NYC: Big Daddy's New Location Continues Tradition of Mediocre UWS Burger Joints
Big Daddy's Diner
2454 Broadway, New York NY 10024 (at 91st Street; map); 212-677-2004; bigdaddysnyc.com
Cooking Method: Grilled
Short Order: Large and pricey, with enough moisture, but little flavor
Want Fries with That? Yes, with chili and cheese sauce
Price: Cheeseburger, $12; Big Mac Daddy, $15
We've already reviewed the Gramercy location of Big Daddy's twice. Our first impression was not great, and the second was only a moderate improvement. With the new location on the Upper West Side opened earlier this summer, it seems they've lost their way yet again.
The space is family friendly with a distinct designed-by-committee look. The requisite tchotchkes and made-to-look-vintage signage and posters are all over the walls, and the menu is written with their hackneyed version of fun and whimsical ("Chicken Love Me Tenders" or an "It's All Greek To Me" omelette anyone?). You get the impression that the space is more of a restaurant concept than an actual restaurant.
The burgers are big and pricey ($12 and up), cooked over an open-flame grill. Both our regular cheeseburger and our Big Mac Daddy came to the table a few shades past the medium-rare requested. Proportionally, they were spot on, with a soft, fluffy bun somewhere between Wonderbread and brioche that just fit the significant thick patty.
While the meat was plenty juicy, it was devoid of any flavor beyond the slightly sour, sooty flavor of singed beef fat, and was lacking in both salt and pepper. The Big Mac clone should have solved the flavor problem with the addition of caramelized onions and Thousand Island dressing, but remarkably, you couldn't taste either one.
Far better than the burgers were the fries ($5, and that would be "Lord of the Fries" on the menu), and even more so with added chili and cheese. The cheese sauce was appropriately gooey and salty, and the chili tasted homemade. The fries, which resembled Burger King's with their thin, batter-like coating remained crisp through the whole meal. If you're into mozzarella sticks, the Really Really Good Mozz Styx [sic] are fine. These gigantic, slab-like behemoths that are appropriately stretchy, though a streak of pesto inside the thick breading is distracting, and $8 is way too much to pay for them.
The Ma's Mac and 3 Cheese (small $8/large $14) is perhaps the safest item on a menu riddled with mines. Again, not too much flavor to speak of, but the noodles are properly cooked and the Velveeta-smooth sauce is comforting in a blue-box kind of way.

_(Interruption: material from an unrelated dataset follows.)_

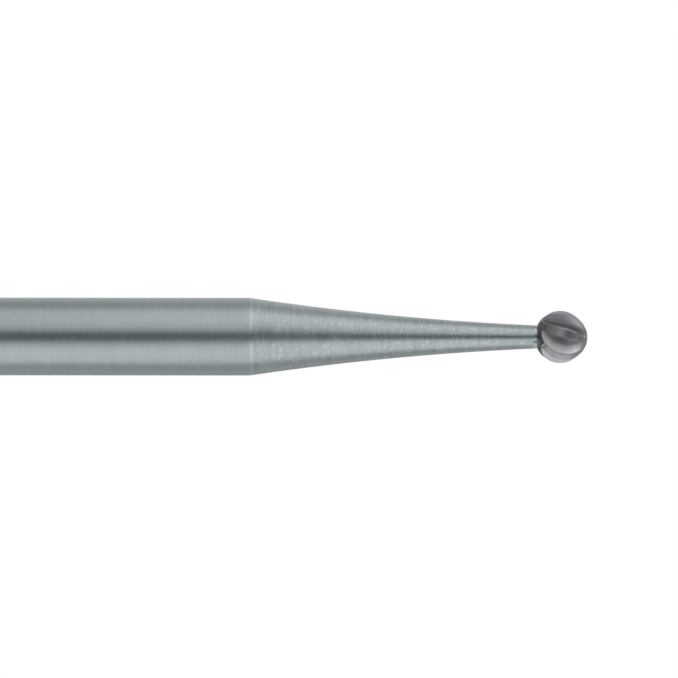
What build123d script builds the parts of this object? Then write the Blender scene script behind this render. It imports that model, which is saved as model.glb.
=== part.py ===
from build123d import *
import os
from math import cos, radians, sin, sqrt, tan

# A round-head drill bit, also called a round or ball bur, in millimetres.
# The bit lies along X with its head towards +X. The origin is the centre of the
# shank's rear end face, where the bit stops in a chuck or handpiece.

# Shank: the plain ground cylinder that the chuck grips
shank_diameter = 2.35
grip_length = 34.28
end_chamfer = 0.15

# Neck: a hollow taper from the shoulder down to the head
neck_length = 8.70
neck_end_diameter = 0.70
neck_hollow = 0.115
shoulder_round = 1.2

# Head: a ball, with one wheel-ground gullet in front of each tooth
head_diameter = 1.60
tooth_count = 6

# Rake face: a plane through the ball's tip, at the helix angle to the bit's axis.
# The first tooth's plane is turned by the lean about that axis.
helix_angle = 13.5
first_tooth_lean = 15.0

# Gullet root: a straight run that falls towards the tip, then one arc round to the tip
gullet_depth = 0.38
crest_behind_centre = 0.048
run_in_fall = 3.0
tip_web = 0.008

# Back of the next tooth: a shallow hollow that climbs from the root to its land
back_climb = 37.0
back_hollow = 0.05
root_round = 0.03

# Land: a cone ground behind the cutting edge, with a clearance angle to the ball
clearance_angle = 9.5
clearance_stock = 0.003
land_width = 0.35
clearance_starts_at = 30.0
clearance_ends_at = 160.0


def neck_end():
    return grip_length + neck_length


def ball_centre():
    """Distance along X at which the back of the ball is cut to the neck's width."""
    return neck_end() + sqrt((head_diameter / 2) ** 2 - (neck_end_diameter / 2) ** 2)


def make_shank():
    """Cylinder, rounded shoulder and hollow neck, turned from one bar."""
    shank_radius = shank_diameter / 2
    shoulder = (grip_length, shank_radius)
    neck_tip = (neck_end(), neck_end_diameter / 2)
    with BuildSketch(Plane.XY) as half_section:
        with BuildLine():
            Polyline((neck_end(), 0), (0, 0), (0, shank_radius - end_chamfer))
            Line((0, shank_radius - end_chamfer), (end_chamfer, shank_radius))
            Line((end_chamfer, shank_radius), shoulder)
            SagittaArc(shoulder, neck_tip, -neck_hollow)
            Line(neck_tip, (neck_end(), 0))
        make_face()
        shoulder_corner = half_section.vertices().sort_by_distance((*shoulder, 0))[0]
        fillet(shoulder_corner, radius=shoulder_round)
    return revolve(half_section.sketch, axis=Axis.X)


def make_ball():
    """Ball with a flat at the back, as wide as the neck's end that it meets."""
    ball = Pos(ball_centre(), 0, 0) * Sphere(head_diameter / 2)
    behind_joint = Pos(neck_end(), 0, 0) * Box(
        head_diameter,
        2 * head_diameter,
        2 * head_diameter,
        align=(Align.MAX, Align.CENTER, Align.CENTER),
    )
    return ball - behind_joint


def rake_plane():
    """Plane of the first rake face, at the foot of the ball centre's perpendicular.

    Its x direction points to the tip, its y direction out through the cutting
    edge, and its z direction into the gullet.
    """
    helix = radians(helix_angle)
    lean = radians(first_tooth_lean)
    to_land = Vector(sin(helix), -cos(helix) * sin(lean), cos(helix) * cos(lean))
    to_tip = Vector(cos(helix), sin(helix) * sin(lean), -sin(helix) * cos(lean))
    centre_to_plane = head_diameter / 2 * sin(helix)
    foot = Vector(ball_centre(), 0, 0) + to_land * centre_to_plane
    return Plane(origin=foot, x_dir=to_tip, z_dir=-to_land)


def root_arc():
    """Centre and radius, in the rake plane, of the arc that ends at the tip."""
    helix = radians(helix_angle)
    edge_radius = head_diameter / 2 * cos(helix)
    abreast_of_centre = head_diameter / 2 * sin(helix) * tan(helix)
    crest_height = sqrt(edge_radius**2 - abreast_of_centre**2) - gullet_depth
    reach = crest_behind_centre + edge_radius + tip_web
    radius = (reach**2 + crest_height**2) / (2 * crest_height)
    return Vector(-crest_behind_centre, crest_height - radius), radius


def make_gullet_cutter():
    """Space swept by the grinding wheel: its side cuts the rake, its rim the back."""
    plane = rake_plane()
    arc_centre, root_radius = root_arc()
    fall = radians(run_in_fall)
    arc_start = plane.x_dir * sin(fall) + plane.y_dir * cos(fall)
    towards_tip = plane.x_dir * cos(fall) - plane.y_dir * sin(fall)
    section_plane = Plane(
        origin=plane.from_local_coords(arc_centre),
        x_dir=arc_start,
        z_dir=towards_tip,
    )
    rim_width = head_diameter / 2
    rim_climb = rim_width * tan(radians(back_climb))
    root = (root_radius, 0)
    rim_middle = (root_radius + rim_climb / 2 - back_hollow, rim_width / 2)
    rim_end = (root_radius + rim_climb + back_hollow, rim_width)
    outside = root_radius + head_diameter
    with BuildSketch(section_plane) as wheel_section:
        with BuildLine():
            ThreePointArc(root, rim_middle, rim_end)
            Polyline(rim_end, (outside, rim_width), (outside, 0), root)
        make_face()
        root_corner = wheel_section.vertices().sort_by_distance((*root, 0))[0]
        fillet(root_corner, radius=root_round)
    run_in = extrude(wheel_section.sketch, amount=-2 * head_diameter)
    round_to_tip = revolve(
        wheel_section.sketch,
        axis=Axis(section_plane.origin, -plane.z_dir),
        revolution_arc=180,
    )
    return run_in + round_to_tip


def make_clearance_cutter():
    """Ring round the cone that is ground behind the first cutting edge."""
    plane = rake_plane()
    start = radians(clearance_starts_at)
    outwards = plane.x_dir * -cos(start) + plane.y_dir * sin(start)
    onwards = plane.x_dir * sin(start) + plane.y_dir * cos(start)
    section_plane = Plane(origin=plane.origin, x_dir=outwards, z_dir=-onwards)
    cone_radius = head_diameter / 2 * cos(radians(helix_angle)) - clearance_stock
    cone_slope = tan(radians(helix_angle + clearance_angle))
    in_gullet = -land_width / 4
    with BuildSketch(section_plane) as ring_section:
        with BuildLine():
            Polyline(
                (cone_radius - in_gullet * cone_slope, in_gullet),
                (cone_radius - land_width * cone_slope, land_width),
                (head_diameter, land_width),
                (head_diameter, in_gullet),
                close=True,
            )
        make_face()
    return revolve(
        ring_section.sketch,
        axis=Axis(plane.origin, -plane.z_dir),
        revolution_arc=clearance_ends_at - clearance_starts_at,
    )


def make_cutting_head():
    """Ball with its gullets cut first, then the clearance behind each edge."""
    head = make_ball()
    for cutter in (make_gullet_cutter(), make_clearance_cutter()):
        for tooth in range(tooth_count):
            head = head - cutter.rotate(Axis.X, tooth * 360 / tooth_count)
    return head


parts = {
    "shank": make_shank(),
    "cutting_head": make_cutting_head(),
}

os.makedirs("parts", exist_ok=True)
for name, solid in parts.items():
    export_step(solid, f"parts/{name}.step")
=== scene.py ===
from math import atan2, cos, hypot, pi, radians, sin, sqrt, tan

import bmesh
import bpy
from bpy.props import FloatProperty, FloatVectorProperty, IntProperty, PointerProperty
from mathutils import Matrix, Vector


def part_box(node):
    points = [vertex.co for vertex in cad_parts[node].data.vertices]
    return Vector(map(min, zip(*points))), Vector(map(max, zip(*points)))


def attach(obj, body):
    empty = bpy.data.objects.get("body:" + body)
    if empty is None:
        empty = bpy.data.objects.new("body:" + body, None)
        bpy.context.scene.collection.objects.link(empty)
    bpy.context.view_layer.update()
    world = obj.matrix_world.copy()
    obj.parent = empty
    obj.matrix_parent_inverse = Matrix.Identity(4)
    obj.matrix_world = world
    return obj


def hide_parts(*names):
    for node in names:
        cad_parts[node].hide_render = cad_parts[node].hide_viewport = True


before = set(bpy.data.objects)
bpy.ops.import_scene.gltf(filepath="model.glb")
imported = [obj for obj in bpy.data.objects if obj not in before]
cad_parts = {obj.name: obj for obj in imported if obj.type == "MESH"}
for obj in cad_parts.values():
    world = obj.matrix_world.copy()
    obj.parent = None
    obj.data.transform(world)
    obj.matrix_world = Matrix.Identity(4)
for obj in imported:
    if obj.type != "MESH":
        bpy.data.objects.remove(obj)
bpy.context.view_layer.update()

bl_info = {
    "name": "Round-head drill bit",
    "version": (1, 0, 0),
    "blender": (4, 5, 0),
    "location": "3D View > Sidebar > Drill bit",
    "description": "Models a straight-shank bit with a small toothed ball head",
    "category": "Add Mesh",
}

MM = 0.001
SHANK_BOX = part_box("shank")
NECK_END_X = SHANK_BOX[1][0]

# The photo's frame: its size in pixels, its scale, and the bit's axis and shoulder in it
PHOTO_SIDE_PX = 678
PHOTO_PX_PER_MM = 33.06
PHOTO_SHOULDER_PX = 249.6
PHOTO_AXIS_PX = 336.77

# Fall of the photo's axis to the right, in degrees
PHOTO_ROLL = 0.05


def length(name, description, default_mm):
    return FloatProperty(
        name=name,
        description=description,
        default=default_mm * MM,
        min=0.0,
        precision=5,
        unit="LENGTH",
    )


def angle(name, description, default_degrees):
    return FloatProperty(
        name=name,
        description=description,
        default=radians(default_degrees),
        subtype="ANGLE",
    )


def share(name, description, default):
    return FloatProperty(
        name=name,
        description=description,
        default=default,
        min=0.0,
        max=1.0,
        subtype="FACTOR",
    )


def brightness(name, description, default):
    return FloatProperty(name=name, description=description, default=default, min=0.0)


def colour(name, description, default):
    return FloatVectorProperty(
        name=name,
        description=description,
        default=default,
        size=3,
        min=0.0,
        max=1.0,
        subtype="COLOR",
    )


class ShankSettings(bpy.types.PropertyGroup):
    """Sizes and finish of the shank and its neck."""

    diameter: length("Shank diameter", "Diameter of the gripping cylinder", 2.35)
    grip_length: length("Grip length", "Rear end to the shoulder", 34.28)
    end_chamfer: length("End chamfer", "Chamfer round the rear end face", 0.15)
    end_edge_round: length("End edge round", "Softening of the chamfer's edges", 0.03)
    neck_end_diameter: length("Neck end", "Diameter of the neck where the head starts", 0.70)
    neck_hollow: length("Neck hollow", "Depth of the neck's hollow below a straight taper", 0.115)
    shoulder_round: length("Shoulder round", "Radius between grip and neck", 1.2)
    seam_round: length("Seam round", "Softening of the neck's edge at the head", 0.02)
    # Half width of the painted highlight rings at the shoulder and at the neck's end
    painted_highlight_width: length("Highlight width", "Half width of the brighter rings at the two corners", 0.06)
    rings: IntProperty(name="Segments", description="Segments round the axis", default=256, min=32)
    steel: colour("Steel", "Colour of the ground steel", (0.43, 0.485, 0.49))
    roughness: share("Roughness", "Roughness of the ground steel", 0.36)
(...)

Speaking of mines, two items that should not be ordered, under any circumstances: the massive omelettes ($10 and up), which somehow managed to be overcooked to a dry-sponge texture without having the cheese inside melt, and the Junior Cheese Burgers. As to the latter, if I didn't feel offended just looking at the hard, rubbery pucks of unseasoned dry beef on top of unmelted cheese that had been sloppily slipped into a untoasted, un-steamed, cold Martin's potato rolls (no Martin's product should ever be treated with such indignity), I was positively floored by the fact that I'd just shelled out almost $3.50 for each one of them.
Outrageous pricing aside, the three mini cheeseburgers were far and away the worst burgers I've eaten in several years, fast food chains included. You finish your meal feeling like neither the owners nor the cooks have a passion for burgers.
Has anyone else experienced the Upper West Side Burger Blues? Is Shake Shack really the only place in the neighborhood where you can get a good burger at a reasonable price?